Treating the Bubble Act as an investor protection measure. The Act was primarily a competitive protection measure. Its investor-protection framing was secondary to its commercial rationale and its effects on investor welfare were mixed at best.

Assuming that financial regulation is generally well-designed. The Bubble Act's century-long lifespan despite its documented failures illustrates the general principle that financial regulations, once enacted, develop constituencies that resist reform even when the regulation's original purpose has been superseded or its effects proven counterproductive.

Ignoring the Act when analyzing the bubble's causes. Accounts of the South Sea Bubble that focus on investor psychology and the debt-conversion scheme sometimes overlook the role of the Bubble Act in both the competitive dynamics of the spring of 1720 and the acceleration of the collapse in August.

Drawing too clean a line between 1720 and modern regulation. The principles the Act illustrates—regulation serving incumbent interests, regulatory intervention with perverse unintended effects, long survival of counterproductive regulation—are present in every era's financial regulatory landscape.

FAQ

Did the Bubble Act prevent subsequent speculative bubbles in Britain?

No. The eighteenth and nineteenth centuries saw multiple British speculative episodes, including the canal mania of the 1790s and the railway mania of the 1840s, both of which involved the same combination of genuine commercial opportunity and speculative excess that characterized 1720.

Were any companies successfully prosecuted under the Bubble Act?

Several prosecutions occurred during the Act's period, particularly during the wave of enforcement in August 1720 and in subsequent speculative episodes. The Act's vague language about what constituted acting "as a corporate body" created litigation that clarified and limited its scope over time.

Why did it take 105 years to repeal the Bubble Act?

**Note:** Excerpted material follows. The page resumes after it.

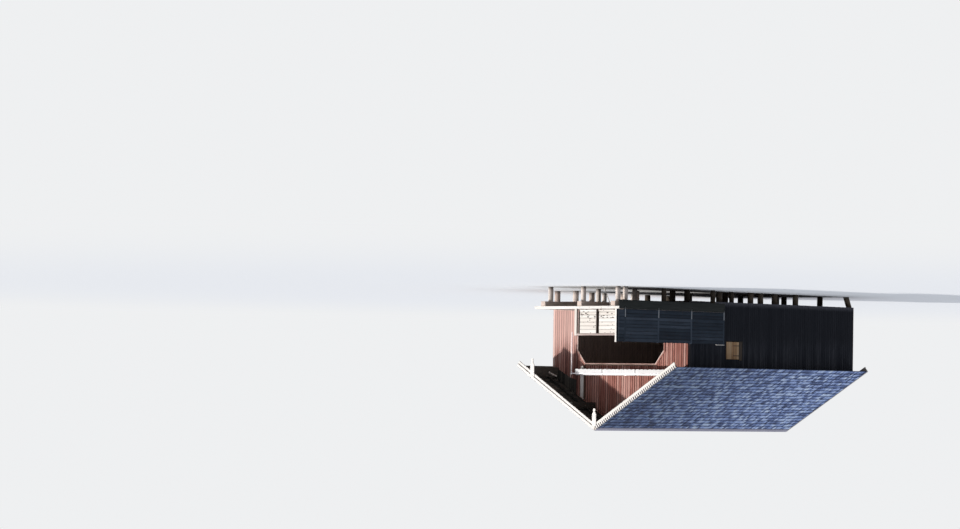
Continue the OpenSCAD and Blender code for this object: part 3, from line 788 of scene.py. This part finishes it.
def roof_boarding(side, node):
    """Boards along the ridge, on which one roof half's shingles lie."""
    clad(node + "_boarding", soffit_wood, "frame_timber", [node], slope_face(side, level=True),
         [(0.02, SLOPE_L, ROOF_FRONT, ROOF_BACK)], pitch=0.17, lip=None, back=0.0, gap=0.001)


def covering(side, node):
    """Shingles of one roof half, in courses from the eave up, with ragged butts above the first."""
    face = slope_face(side)
    shape = Shape()
    soil_and_shade = [0.0, 0.0, OVERLAP, OVERLAP]
    for row in range(int((SLOPE_L - 0.08) / COURSE) + 1):
        butt = SLOPE_L - row * COURSE
        head = max(0.0, butt - OVERLAP * COURSE)
        whole_row = 0.5 + 0.5 * wander(row * 7.3, side * 5.0, 0.5)
        for y0, y1 in strips(ROOF_FRONT, ROOF_BACK, SHINGLE_W):
            stretch = 0.5 + 0.9 * wander(y0 * 3.2, row * 7.3, side * 5.0)
            shade = 0.1 * whole_row + 0.35 * stretch + 0.55 * dice.random()
            sway = 0.035 * wander(y0 * 2.2, row * 3.7, side * 2.0)
            ragged = butt + sway - dice.uniform(-0.02, 0.04) if row else butt
            top = BUTT_T - dice.uniform(0.0, 0.006)
            gap = dice.uniform(0.001, 0.004)
            corners = [(ragged, 0.0088 if row else 0.0), (ragged, top), (head, HEAD_T), (head, 0.0005)]
            ends = [[face.point(y, s, n) for s, n in corners] for y in (y0 + gap, y1 - gap)]
            shape.rings(ends, shade, soil_and_shade)
    shape.piece(node + "_shingles", shingles, "roof_shingles", [node])


def verge(side, place, name):
    """Two verge boards at one end of one roof half."""
    wall, out = (ROOF_FRONT, -1) if place == "front" else (ROOF_BACK, 1)
    face = Face((0, wall, RIDGE), (side * SIN, 0, COS), (side * COS, 0, -SIN), (0, out, 0))
    toothed = side < 0 and place == "front"
    upper_t = TOOTH_BACK - 0.001 if toothed else VERGE_UPPER_T
    shape = Shape()
    for low, high, thick in ((VERGE_SPLIT + 0.004, VERGE_TOP - 0.002, upper_t),
                             (VERGE_LOW, VERGE_SPLIT, VERGE_T)):
        shape.plank(face, low, high, lambda u, n: from_ridge(u), SLOPE_L, 0.0, thick, dice.random())
    replaced = ["verge_back"] if place == "back" else ["verge_front_" + name]
    shape.piece("verge_" + place + "_" + name + "_boards", verge_woods[side], "cream_boards", replaced)
    if toothed:
        verge_teeth(face, replaced)


def verge_teeth(face, replaced):
    """Small overlapping boards that cover the upper verge board on the left of the entrance."""
    teeth = Shape()
    for i in range(int(SLOPE_L / TOOTH_STEP)):
        butt = SLOPE_L - i * TOOTH_STEP - dice.uniform(0.0, 0.006)
        head = butt - 1.1 * TOOTH_STEP
        tooth = TOOTH_FACE - dice.uniform(0.0, 0.003)
        upper = VERGE_TOP - dice.uniform(0.0, 0.004)
        lower = VERGE_SPLIT - dice.uniform(-0.004, 0.004)
        head_low = max(head, from_ridge(lower))
        head_high = max(head, from_ridge(upper))
        if butt - head_low < TOOTH_STEP * 0.7:
            continue
        rings = []
        for u, top in ((lower, head_low), (upper, head_high)):
            outline = [(butt, TOOTH_BACK), (butt, tooth - TOOTH_EASE), (butt - EASE, tooth),
                       (top + 0.058, tooth - TOOTH_EASE / 2), (top + 0.054, tooth - TOOTH_EASE),
                       (top, TOOTH_HEAD), (top, TOOTH_BACK)]
            rings.append([face.point(u, w, n) for w, n in outline])
        # The darkening given at the points of each tooth paints the shade on its butt and below the next
        # tooth's butt
        teeth.rings(rings, dice.uniform(0.5, 1.0), [1.0, 0.6, 0.0, 0.0, 1.0, 1.0, 1.0])
    teeth.piece("verge_front_left_teeth", teeth_wood, "cream_boards", replaced)


# Floors

STRIP_T = 0.012


def floors():
    """Deck, inner floor and walkway, laid board by board, and the strip beside the deck."""
    top = Face((0, 0, DECK), (0, 1, 0), (1, 0, 0), (0, 0, 1))
    for node, name in (("deck_floor", "deck_planks"), ("inner_floor", "inner_floor_planks"),
                       ("walkway_floor", "walkway_planks")):
        low, high = span(node)
        shape = Shape()
        for y0, y1 in strips(low.y, high.y, pitch=0.142):
            start = low.x + STRIP_T
            if node == "inner_floor":
                start = max(low.x, WALL - HALF if y0 > WALL / 2 else JAMB_LEFT)
            end = high.x - dice.uniform(0.0, 0.012)
            shape.plank(top, y0, y1, start, end, low.z - DECK, dice.uniform(-0.003, 0.0), dice.random(),
                        gap=0.003)
        shape.piece(name, deck_wood, "floor_boards", [node])
    low, high = span("deck_edge_beam")
    strip = Shape()
    strip.bar((low.x, low.y, high.z), (low.x + STRIP_T - 0.001, high.y, DECK - 0.004), 0.3, 0.003)
    strip.piece("deck_side_strip", edge_wood, "beam_timber")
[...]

The delay reflects the political economy of regulatory reform: those who benefit from a regulation (existing chartered companies protected from competition) have organized interests in its maintenance; those who are harmed (potential new entrants) are diffuse and difficult to organize. The combination of incumbent protection and the association of joint-stock companies with the South Sea scandal made repeal politically difficult until industrial financing needs became pressing enough to overcome these obstacles.

Did the Bubble Act influence financial regulation in other countries?

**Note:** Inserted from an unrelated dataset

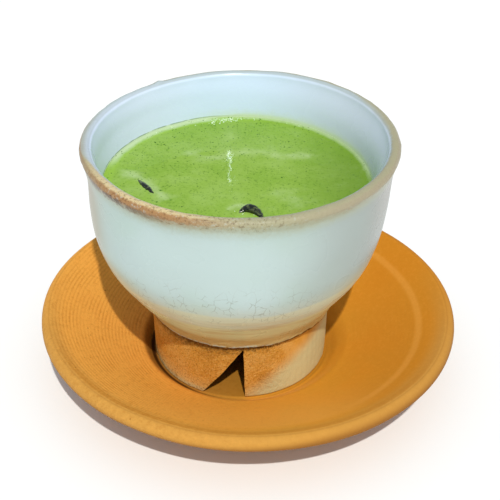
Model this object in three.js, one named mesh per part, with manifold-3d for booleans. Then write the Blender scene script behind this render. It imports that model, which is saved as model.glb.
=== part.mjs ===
// A footed, hand-thrown tea bowl filled with matcha, standing in the well of a turned wooden saucer.
// Millimetres, +Z up. The origin is the centre of the saucer's underside; the bowl's notch faces -Y.

import * as THREE from 'three';
import { mergeVertices } from 'three/addons/utils/BufferGeometryUtils.js';
import Module from 'manifold-3d';

const wasm = await Module();
wasm.setup();

const { degToRad, lerp, smoothstep } = THREE.MathUtils;

const GAP = 0.3;                  // clearance between pieces that touch
const BOWL_X = -2.95;             // the bowl stands a little left of the saucer's centre
const BOWL_SEGMENTS = 64;
const SAUCER_SEGMENTS = 84;

// Saucer
const SAUCER_LIP_CENTRE = [77.1, 22];
const SAUCER_LIP_ROUND = 3.1;     // radius of the rounded lip
const SAUCER_BASE_RADIUS = 43;
const WELL_FLOOR_RADIUS = 34.9;
const WELL_FLOOR_Z = 4.5;
const WELL_SHIFT = -1.3;          // the well's edge lies off the lip's centre by this much in X
const SAUCER_OVAL = 1.3;          // the wood has dried oval, its longest radius this much more
const SAUCER_OVAL_ANGLE = -0.275;

// Bowl
const FOOT_Z = WELL_FLOOR_Z + GAP;
const FOOT_RADIUS = 34.2;
const FOOT_ROUND = 1;
const FOOT_TOP_Z = 30.2;
const RIM_RADIUS = 57.5;
const RIM_TOP_Z = 99.3;
const LIP_HALF_WIDTH = 2.2;
const LIP_HALF_HEIGHT = 1.9;
const RIM_DIP = 1.0;              // the lip is this much lower at its lowest, back left
const RIM_DIP_ANGLE = 2.3;
const BODY_SHIFT = -0.9;          // the lower body swells this far to the left
const INSIDE_FLOOR_Z = 37.4;
const INSIDE_SHIFT = -1.15;       // the inside leans this far in X below the lip
const HOLLOW_RADIUS = 27;         // inside of the foot ring
const HOLLOW_TOP_Z = 29.2;

// Knife cut through the front of the foot ring, an inverted V given as [x from the bowl's axis, z]
const NOTCH = [[-14.6, FOOT_Z - 0.6], [1.5, 28.6], [2.3, FOOT_Z - 0.6]];
const NOTCH_FRONT_Y = -42;
const NOTCH_BACK_Y = -22;

// Tea and the two tips of ice that break its surface
const TEA_Z = 80.8;
const ICE_SIDES = 12;
const ICE_RINGS = 5;
const ICE_TAPER = 0.8;            // below 1 keeps a tip full towards its pointed ends

/** Points of a smooth curve through a few [radius, z] pairs, evenly spaced along it. */
function smooth(keys, count) {
  const curve = new THREE.SplineCurve(keys.map(([radius, z]) => new THREE.Vector2(radius, z)));
  return curve.getSpacedPoints(count).map((point) => [point.x, point.y]);
}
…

The Act's history was studied by financial reformers in other countries, though it served more as a cautionary example than as a model to emulate. The United States, in particular, developed more permissive approaches to corporate formation—general incorporation statutes that allowed companies to form without specific legislative approval—which eventually became the global standard.

Summary

The Bubble Act of 1720 was Britain's first major financial market legislation—and a clear illustration of regulation designed to serve incumbent commercial interests under the cover of investor protection. Passed at the height of the South Sea Bubble to suppress competition, it may have contributed to the crash by creating legal uncertainty, survived for 105 years despite its counterproductive effects on legitimate business formation, and was ultimately repealed when industrial financing needs made its costs obvious. Its history exemplifies the regulatory principle that post-crisis legislation addressing specific competitive dynamics rather than underlying speculative mechanisms tends to fail at prevention while succeeding at protecting established interests.